Tilly Hughes - Auntie Tilly
Really coarse and very funny. Wonderful woman. Those who remember her will remember her last times as managing the toilets at the end of the pier. With much affection and warmth. Her family: Bill Conk, Jack, Norah, Josie, my very good childhood and later friend and cousin Davy (the liar/Pedro). I don't care how he bent reality, he was a soulmate. Felled by a heart attack outside the General Post Office. Legend has it he sired many - of which I have no knowledge but would welcome it.

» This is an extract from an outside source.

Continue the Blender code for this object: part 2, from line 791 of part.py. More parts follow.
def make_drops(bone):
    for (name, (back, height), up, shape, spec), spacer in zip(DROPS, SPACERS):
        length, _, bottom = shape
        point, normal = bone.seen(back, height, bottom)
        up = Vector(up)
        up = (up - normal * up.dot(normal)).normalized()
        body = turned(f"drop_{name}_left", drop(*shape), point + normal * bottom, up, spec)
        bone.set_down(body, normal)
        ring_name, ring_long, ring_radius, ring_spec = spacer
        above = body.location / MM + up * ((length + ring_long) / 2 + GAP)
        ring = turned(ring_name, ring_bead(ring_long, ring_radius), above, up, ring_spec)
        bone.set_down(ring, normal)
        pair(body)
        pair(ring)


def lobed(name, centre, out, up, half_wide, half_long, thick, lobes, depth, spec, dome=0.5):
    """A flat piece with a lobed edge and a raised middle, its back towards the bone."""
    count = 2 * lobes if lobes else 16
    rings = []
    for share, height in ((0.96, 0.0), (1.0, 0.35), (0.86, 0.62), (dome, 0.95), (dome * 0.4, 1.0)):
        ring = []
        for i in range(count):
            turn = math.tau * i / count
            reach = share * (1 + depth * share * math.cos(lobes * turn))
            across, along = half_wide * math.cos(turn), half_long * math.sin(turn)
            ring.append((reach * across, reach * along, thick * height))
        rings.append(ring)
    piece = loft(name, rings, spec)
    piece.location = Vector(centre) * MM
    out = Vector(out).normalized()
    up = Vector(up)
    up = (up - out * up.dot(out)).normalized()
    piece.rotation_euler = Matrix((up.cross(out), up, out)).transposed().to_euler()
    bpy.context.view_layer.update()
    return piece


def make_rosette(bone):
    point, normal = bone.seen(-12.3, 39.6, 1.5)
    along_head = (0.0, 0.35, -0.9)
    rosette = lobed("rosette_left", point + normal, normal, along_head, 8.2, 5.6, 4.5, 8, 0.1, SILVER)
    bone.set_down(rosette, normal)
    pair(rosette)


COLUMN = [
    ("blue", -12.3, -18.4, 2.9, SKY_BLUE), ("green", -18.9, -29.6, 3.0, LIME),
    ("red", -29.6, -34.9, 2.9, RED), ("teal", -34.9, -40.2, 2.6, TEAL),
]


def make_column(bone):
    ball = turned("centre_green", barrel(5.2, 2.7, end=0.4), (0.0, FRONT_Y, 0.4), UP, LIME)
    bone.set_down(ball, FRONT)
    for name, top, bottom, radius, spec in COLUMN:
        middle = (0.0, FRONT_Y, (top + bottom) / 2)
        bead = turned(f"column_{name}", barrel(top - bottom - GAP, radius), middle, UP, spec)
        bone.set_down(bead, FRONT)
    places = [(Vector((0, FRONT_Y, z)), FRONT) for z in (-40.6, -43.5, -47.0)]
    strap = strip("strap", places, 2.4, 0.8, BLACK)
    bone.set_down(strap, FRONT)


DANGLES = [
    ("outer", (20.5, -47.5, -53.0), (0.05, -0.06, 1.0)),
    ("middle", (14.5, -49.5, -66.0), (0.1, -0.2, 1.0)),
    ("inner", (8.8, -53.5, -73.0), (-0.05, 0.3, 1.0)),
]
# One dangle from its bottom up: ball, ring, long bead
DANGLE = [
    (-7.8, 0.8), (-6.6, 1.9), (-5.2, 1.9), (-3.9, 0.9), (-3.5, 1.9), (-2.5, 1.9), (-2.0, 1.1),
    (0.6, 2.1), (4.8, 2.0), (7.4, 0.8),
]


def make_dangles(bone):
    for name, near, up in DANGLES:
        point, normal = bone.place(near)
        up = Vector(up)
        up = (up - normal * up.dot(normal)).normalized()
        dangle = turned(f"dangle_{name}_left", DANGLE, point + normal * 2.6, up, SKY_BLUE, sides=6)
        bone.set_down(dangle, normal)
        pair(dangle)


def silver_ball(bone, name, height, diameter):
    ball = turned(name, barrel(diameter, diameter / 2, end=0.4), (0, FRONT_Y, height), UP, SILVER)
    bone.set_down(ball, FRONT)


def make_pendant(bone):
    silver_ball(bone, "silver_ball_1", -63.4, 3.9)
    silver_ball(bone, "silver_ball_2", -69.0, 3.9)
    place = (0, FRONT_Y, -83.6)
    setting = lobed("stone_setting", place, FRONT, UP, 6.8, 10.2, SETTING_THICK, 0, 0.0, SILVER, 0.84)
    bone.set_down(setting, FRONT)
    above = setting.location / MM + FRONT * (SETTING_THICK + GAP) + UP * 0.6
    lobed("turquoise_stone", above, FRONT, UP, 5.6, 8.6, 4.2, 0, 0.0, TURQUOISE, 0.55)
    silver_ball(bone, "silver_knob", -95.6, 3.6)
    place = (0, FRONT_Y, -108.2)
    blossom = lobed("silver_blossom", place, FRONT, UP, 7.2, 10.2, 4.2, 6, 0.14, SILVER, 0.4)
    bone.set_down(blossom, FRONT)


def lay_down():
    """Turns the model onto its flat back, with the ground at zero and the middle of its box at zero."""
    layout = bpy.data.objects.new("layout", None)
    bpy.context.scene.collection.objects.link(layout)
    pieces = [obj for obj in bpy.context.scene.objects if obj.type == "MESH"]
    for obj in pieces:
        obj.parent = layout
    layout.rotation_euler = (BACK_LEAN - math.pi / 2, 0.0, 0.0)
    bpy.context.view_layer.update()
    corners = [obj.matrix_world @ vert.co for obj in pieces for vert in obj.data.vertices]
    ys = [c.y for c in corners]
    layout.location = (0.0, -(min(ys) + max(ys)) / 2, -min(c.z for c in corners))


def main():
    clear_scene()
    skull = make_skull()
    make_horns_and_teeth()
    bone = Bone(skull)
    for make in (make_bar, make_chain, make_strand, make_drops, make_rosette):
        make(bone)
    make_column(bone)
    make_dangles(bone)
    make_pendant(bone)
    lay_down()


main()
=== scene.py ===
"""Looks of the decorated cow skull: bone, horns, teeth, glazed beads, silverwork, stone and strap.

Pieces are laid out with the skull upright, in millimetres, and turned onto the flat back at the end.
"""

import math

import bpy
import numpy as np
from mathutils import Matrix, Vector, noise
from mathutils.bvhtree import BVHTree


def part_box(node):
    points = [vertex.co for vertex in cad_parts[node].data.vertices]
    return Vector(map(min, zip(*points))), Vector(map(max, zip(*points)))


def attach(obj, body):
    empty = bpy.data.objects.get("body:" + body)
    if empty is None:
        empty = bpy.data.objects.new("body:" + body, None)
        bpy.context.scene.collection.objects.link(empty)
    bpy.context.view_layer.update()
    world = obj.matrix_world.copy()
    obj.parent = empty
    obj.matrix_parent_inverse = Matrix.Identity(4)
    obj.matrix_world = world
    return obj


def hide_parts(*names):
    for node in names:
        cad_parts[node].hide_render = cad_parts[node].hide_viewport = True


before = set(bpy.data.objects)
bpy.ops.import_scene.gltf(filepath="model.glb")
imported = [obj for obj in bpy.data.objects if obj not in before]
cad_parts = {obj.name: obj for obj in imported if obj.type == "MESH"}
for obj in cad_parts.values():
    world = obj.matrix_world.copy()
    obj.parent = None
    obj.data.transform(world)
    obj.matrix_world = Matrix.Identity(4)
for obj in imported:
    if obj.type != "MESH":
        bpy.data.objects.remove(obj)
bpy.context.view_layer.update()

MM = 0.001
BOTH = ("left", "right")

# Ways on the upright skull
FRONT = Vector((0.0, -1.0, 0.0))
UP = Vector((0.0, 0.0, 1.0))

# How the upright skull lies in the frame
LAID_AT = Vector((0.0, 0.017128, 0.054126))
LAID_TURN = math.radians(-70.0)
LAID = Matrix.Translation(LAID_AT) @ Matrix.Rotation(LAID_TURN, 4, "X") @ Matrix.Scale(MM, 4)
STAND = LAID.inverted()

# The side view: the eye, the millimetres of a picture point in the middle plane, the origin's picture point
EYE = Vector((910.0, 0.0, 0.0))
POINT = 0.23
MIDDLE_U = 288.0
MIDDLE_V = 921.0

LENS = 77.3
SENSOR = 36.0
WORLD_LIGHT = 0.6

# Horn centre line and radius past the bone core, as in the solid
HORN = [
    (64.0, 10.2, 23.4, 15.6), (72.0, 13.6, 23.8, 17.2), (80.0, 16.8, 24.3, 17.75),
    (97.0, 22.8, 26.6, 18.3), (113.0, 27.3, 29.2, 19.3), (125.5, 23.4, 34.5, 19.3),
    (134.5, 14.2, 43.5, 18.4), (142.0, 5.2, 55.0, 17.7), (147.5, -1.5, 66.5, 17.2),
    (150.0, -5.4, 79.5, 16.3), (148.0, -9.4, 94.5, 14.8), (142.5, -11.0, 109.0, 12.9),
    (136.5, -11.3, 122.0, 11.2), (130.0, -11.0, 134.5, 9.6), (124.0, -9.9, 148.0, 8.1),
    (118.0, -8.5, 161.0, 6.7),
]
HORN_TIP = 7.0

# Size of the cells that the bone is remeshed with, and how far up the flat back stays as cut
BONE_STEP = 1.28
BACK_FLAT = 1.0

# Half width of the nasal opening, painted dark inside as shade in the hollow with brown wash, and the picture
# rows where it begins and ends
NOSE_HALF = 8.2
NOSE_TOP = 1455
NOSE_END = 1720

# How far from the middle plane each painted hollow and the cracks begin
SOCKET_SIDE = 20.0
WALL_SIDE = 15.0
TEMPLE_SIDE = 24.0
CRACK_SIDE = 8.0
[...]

Mellie Edwards. I'm told she was an early girlfriend of Heinie, the John Brights' senior geography master of my era. Older contributors - not these wet-behind-the-ears fellows such as Trojan and Bellringer - might remember him. Auntie Mellie was married to Harry Edwards, staunch brass band Bandmaster I'm told. Mellie lived in Dyffryn Road. She owned her own house, a wonder in those days of us having cold water only, poes under the beds, council rented ground floor one bedroom flat with an outside toilet, right opposite the boys gate to the school. Autie Mellie always welcomed me when I would walk, just after the war, around there to see her. I would be allowed to sit in the chair on the right hand sided of the fireplace and root through the deep drawer which held amazing treasures such as the joints of an ancient 'simple' system clarinet (the origins of a lifelong love), science fiction magazines and Captain Marvel comics. Mellie's sons and my older cousins deserve paragraphs to themselves.

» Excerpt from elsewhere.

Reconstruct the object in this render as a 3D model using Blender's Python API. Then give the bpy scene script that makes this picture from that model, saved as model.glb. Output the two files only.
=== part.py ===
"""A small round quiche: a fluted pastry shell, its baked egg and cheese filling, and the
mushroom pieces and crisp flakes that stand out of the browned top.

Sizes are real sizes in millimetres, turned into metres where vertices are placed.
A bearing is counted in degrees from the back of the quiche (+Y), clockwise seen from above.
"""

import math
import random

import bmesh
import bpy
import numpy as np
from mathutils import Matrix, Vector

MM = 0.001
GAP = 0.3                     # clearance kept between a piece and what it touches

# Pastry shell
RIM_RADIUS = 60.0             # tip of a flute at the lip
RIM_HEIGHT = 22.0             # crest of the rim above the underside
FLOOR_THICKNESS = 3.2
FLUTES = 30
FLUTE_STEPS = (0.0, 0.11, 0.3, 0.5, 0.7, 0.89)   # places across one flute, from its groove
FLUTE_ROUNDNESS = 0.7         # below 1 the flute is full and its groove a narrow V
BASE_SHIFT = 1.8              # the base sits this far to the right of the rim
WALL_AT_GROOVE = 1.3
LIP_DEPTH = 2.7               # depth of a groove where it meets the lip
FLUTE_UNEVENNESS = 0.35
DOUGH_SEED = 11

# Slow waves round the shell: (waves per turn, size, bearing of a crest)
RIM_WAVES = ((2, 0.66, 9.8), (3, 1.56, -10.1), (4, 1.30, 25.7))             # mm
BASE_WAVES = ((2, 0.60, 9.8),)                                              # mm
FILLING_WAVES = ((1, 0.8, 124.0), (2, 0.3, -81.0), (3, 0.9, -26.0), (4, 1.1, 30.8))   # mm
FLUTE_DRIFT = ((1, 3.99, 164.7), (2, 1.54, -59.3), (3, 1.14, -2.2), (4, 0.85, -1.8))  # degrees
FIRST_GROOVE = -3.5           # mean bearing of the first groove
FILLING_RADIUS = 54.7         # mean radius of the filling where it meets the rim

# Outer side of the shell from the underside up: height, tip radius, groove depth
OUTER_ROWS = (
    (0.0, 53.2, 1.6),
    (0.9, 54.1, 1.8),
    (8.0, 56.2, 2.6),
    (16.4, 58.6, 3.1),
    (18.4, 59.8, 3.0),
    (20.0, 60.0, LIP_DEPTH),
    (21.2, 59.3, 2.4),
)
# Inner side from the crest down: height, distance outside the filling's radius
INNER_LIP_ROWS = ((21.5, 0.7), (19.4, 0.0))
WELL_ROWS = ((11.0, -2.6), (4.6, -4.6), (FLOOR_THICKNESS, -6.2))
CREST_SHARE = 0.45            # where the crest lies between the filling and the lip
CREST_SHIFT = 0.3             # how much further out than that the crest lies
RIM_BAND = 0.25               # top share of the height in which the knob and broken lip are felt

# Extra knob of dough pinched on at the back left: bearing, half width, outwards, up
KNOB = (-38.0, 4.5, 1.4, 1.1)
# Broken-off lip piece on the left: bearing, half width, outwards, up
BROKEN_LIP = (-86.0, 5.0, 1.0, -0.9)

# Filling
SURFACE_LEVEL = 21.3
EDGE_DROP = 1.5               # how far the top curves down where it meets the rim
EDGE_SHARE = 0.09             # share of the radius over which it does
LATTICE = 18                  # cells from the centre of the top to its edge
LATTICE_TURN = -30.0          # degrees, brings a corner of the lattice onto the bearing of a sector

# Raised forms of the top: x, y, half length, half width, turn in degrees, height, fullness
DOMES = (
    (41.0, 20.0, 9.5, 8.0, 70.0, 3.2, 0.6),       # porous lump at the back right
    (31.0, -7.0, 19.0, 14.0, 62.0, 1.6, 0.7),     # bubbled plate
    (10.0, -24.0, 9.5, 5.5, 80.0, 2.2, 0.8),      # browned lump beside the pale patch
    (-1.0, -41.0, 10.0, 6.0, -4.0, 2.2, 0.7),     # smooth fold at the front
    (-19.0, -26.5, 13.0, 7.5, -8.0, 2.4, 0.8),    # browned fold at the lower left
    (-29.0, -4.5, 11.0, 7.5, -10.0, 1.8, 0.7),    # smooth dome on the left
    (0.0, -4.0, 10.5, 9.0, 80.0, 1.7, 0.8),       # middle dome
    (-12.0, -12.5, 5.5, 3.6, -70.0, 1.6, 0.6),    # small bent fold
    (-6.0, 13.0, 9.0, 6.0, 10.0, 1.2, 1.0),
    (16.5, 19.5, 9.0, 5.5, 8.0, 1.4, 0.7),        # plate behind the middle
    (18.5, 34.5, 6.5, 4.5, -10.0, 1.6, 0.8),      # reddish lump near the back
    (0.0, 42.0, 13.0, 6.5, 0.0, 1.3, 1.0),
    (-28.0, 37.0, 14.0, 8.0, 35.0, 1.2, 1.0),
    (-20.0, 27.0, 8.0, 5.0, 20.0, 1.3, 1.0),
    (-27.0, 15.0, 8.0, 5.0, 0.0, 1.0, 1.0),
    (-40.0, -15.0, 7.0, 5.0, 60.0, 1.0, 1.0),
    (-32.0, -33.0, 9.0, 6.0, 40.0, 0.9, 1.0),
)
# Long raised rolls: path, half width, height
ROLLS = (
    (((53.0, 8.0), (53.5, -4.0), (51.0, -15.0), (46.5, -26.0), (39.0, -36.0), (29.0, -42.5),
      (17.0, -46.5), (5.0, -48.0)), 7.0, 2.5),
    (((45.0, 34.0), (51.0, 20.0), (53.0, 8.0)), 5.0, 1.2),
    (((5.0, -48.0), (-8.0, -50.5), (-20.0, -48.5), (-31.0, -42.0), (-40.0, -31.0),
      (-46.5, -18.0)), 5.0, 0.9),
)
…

Cheese, Alan Edwards was a couple of years older than me. I was first of all privileged to have private short recitals of Alan embracing a piano when I regularly visited Aunt Mellie. He was a natural genius on piano, as all who heard him much later when he would play for small appreciative round-the-piano-groups in Llandudno Youth Club will testify (are there any left?). I as recently reminded of Alan's feel for boogie when I heard Hugh Laurie play - organic music contrasting with the rigid, more formally influenced attempts, of Jules Holland. Alan, living alone in Arfryn, Deganwy and working almost secretively as some sort of civil servant behind Llandrillo, became more and more of a recluse in later life. Incredibly, and with a grating sadness for those who knew his talent, he gave up playing music altogether shortly after the Youth Club era. He died too young and too lonely.

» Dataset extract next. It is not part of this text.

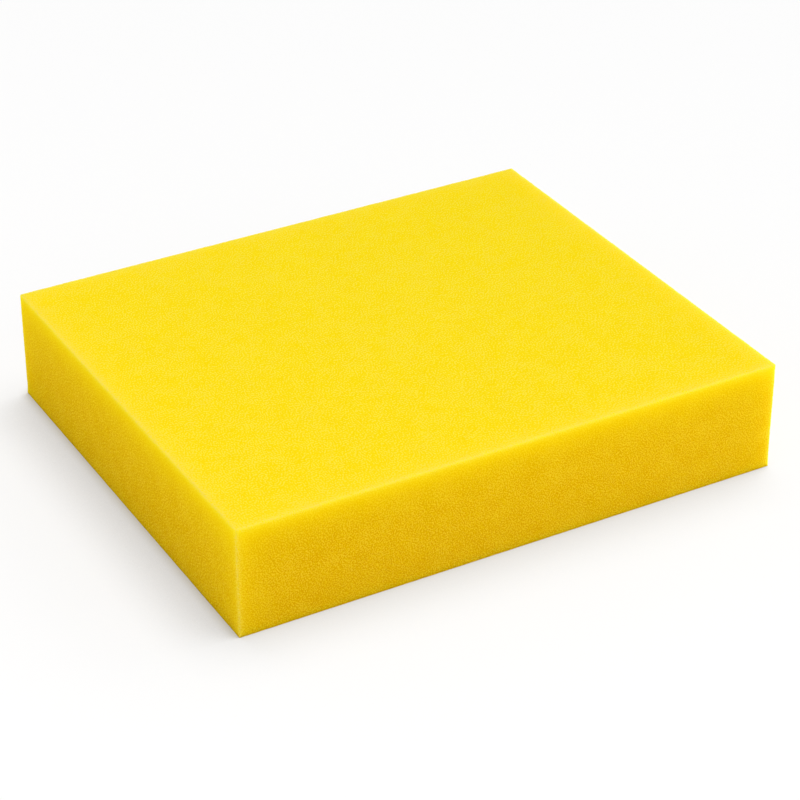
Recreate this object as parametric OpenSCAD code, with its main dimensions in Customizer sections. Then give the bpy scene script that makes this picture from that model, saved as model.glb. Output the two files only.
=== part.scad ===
// Foam sheet: a square-cut slab of open-cell polyurethane foam, in one piece.
//
// The slab has six flat faces as the blade left them. Every edge and corner is rounded
// a little, because the cut cells crumble and lean over where two faces meet.
//
// Frame: the origin is the centre of the underside, +X runs along the length, +Y across
// the width and +Z up through the thickness. All sizes are in millimetres.

/* [Sheet] */
// Length of the sheet, along X
sheet_length = 250; // [60:1:600]
// Width of the sheet, along Y
sheet_width = 210; // [60:1:600]
// Thickness of the sheet, along Z
sheet_thickness = 50; // [6:1:150]

/* [Edges] */
// Radius that the cut edges and corners have worn round to
edge_radius = 0.7; // [0.2:0.1:2.5]

/* [Finish] */
// Colour of the foam
foam_colour = "#f2c81b"; // [#f2c81b:Yellow, #e9e6dc:Off-white, #8d9094:Grey, #2e2f31:Charcoal]

/* [Hidden] */

// Number of straight steps in a full circle
$fn = 48;
// Distances from the middle of the slab to the axes of its corner posts
post_x = sheet_length / 2 - edge_radius;
post_y = sheet_width / 2 - edge_radius;
// Heights at which the rounding of the lower and upper edges is centred
low_z = edge_radius;
high_z = sheet_thickness - edge_radius;

// Upright section through the slab: a rectangle standing on y = 0 and centred on x = 0,
// with its four corners rounded.
module section(width) {
    inset = width / 2 - edge_radius;
    translate([-inset, 0])
        square([2 * inset, sheet_thickness]);
    translate([-width / 2, low_z])
        square([width, high_z - low_z]);
    for (x = [-inset, inset], y = [low_z, high_z])
        translate([x, y])
            circle(edge_radius);
}

// Bar that carries the section of the given width straight along Y for the given length
module bar(width, length) {
    translate([0, length / 2, 0])
        rotate([90, 0, 0])
            linear_extrude(length)
                section(width);
}

// Round post with a ball at each end, which joins the upright and level edges at a corner
module corner_post() {
    translate([0, 0, low_z])
        cylinder(h = high_z - low_z, r = edge_radius);
    for (z = [low_z, high_z])
        translate([0, 0, z])
            sphere(edge_radius);
}

// The whole slab: a bar each way, and a post where they meet at each corner
module foam_sheet() {
    color(foam_colour)
        union() {
            bar(sheet_length, 2 * post_y);
            rotate([0, 0, 90])
                bar(sheet_width, 2 * post_x);
            for (x = [-post_x, post_x], y = [-post_y, post_y])
                translate([x, y, 0])
                    corner_post();
        }
}

foam_sheet();
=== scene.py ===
"""Foam sheet: a square-cut slab of bright yellow open-cell foam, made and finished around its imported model.

Every length is in metres unless its name ends in _mm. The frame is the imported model's own: the origin is
the centre of the underside, +X runs along the length, +Y across the width and +Z up through the thickness.
"""

import logging
import math
from collections.abc import Mapping, Sequence
from dataclasses import dataclass
from enum import Enum
from typing import Union

import bmesh
import bpy
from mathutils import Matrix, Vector


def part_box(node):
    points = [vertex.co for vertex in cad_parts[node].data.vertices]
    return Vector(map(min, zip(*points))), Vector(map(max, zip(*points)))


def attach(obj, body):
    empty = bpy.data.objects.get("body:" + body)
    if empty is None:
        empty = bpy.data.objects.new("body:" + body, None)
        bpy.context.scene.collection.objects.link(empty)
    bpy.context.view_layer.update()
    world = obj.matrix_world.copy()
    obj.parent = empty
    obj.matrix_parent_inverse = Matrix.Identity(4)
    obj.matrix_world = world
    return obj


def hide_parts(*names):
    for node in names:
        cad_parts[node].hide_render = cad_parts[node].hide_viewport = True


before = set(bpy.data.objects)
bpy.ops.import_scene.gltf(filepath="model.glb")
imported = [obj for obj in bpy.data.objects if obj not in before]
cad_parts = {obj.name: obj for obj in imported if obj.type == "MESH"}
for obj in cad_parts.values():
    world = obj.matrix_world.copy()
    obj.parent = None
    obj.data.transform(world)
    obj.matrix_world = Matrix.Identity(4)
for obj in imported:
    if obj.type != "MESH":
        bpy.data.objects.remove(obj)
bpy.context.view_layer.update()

log = logging.getLogger("foam_sheet")
MM = 0.001
NODES_ACROSS = 14
NODE_SPACING = (220, 320)


# -------------------------------------------------------------------------------------------------------
# Node trees written as expressions
# -------------------------------------------------------------------------------------------------------

Feed = Union["Signal", float, int, bool, Sequence[float], bpy.types.ID]
Colour = tuple[float, float, float, float]


@dataclass(frozen=True)
class Signal:
    """One output of a node. Arithmetic on signals adds Math nodes to their tree."""

    graph: "Graph"
    socket: bpy.types.NodeSocket

    def __add__(self, other: Feed) -> "Signal":
        """The sum of two values."""
        return self.graph.math("ADD", self, other)

    __radd__ = __add__

    def __sub__(self, other: Feed) -> "Signal":
        """This value less another."""
        return self.graph.math("SUBTRACT", self, other)

    def __rsub__(self, other: Feed) -> "Signal":
        """Another value less this one."""
        return self.graph.math("SUBTRACT", other, self)

    def __mul__(self, other: Feed) -> "Signal":
        """The product of two values."""
        return self.graph.math("MULTIPLY", self, other)

    __rmul__ = __mul__

    def __truediv__(self, other: Feed) -> "Signal":
        """This value over another."""
        return self.graph.math("DIVIDE", self, other)

    def __pow__(self, other: Feed) -> "Signal":
        """This value to a power."""
        return self.graph.math("POWER", self, other)

    def __gt__(self, other: Feed) -> "Signal":
        """1 where this value is the greater, else 0."""
        return self.graph.math("GREATER_THAN", self, other)

    def output(self, name: str) -> "Signal":
        """Another output of the same node."""
        return Signal(self.graph, self.socket.node.outputs[name])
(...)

My mentor, John. Her was away in Celon (In the navy I seem to recall) for my early visits to his mother. But when he returned in the later forties, the fascination!!!!!!!!! John had a large shed hidden away in the bushes on the right hand side of the back garden. Oh the cornucopia in that shed. He had started, before the war, collecting HAM. This abiding interest in amateur radio became totally fascinating for a youngster like me, although I was never allowed anywhere near the gear and never got near enough to be captured. No, my apprenticeship under John's wing was in music and the performance of music (the two are separate skills). John, once settled back, deeply married, and in work as a social security officer, played part time organ for entertainment regularly all around Llandudno - British Legion, Navy Club, TAs, West shore Club, you name it, he'd played there. And when I could, he encouraged me to play with him. He gifted me that exposure to an audience that is essential to be able to relax and play as you please (attribute to Humph). My love for John still remains. I can see him at will and I can never repay the debt. John died of bowel cancer (from which I'm a survivor, and feel some guilt).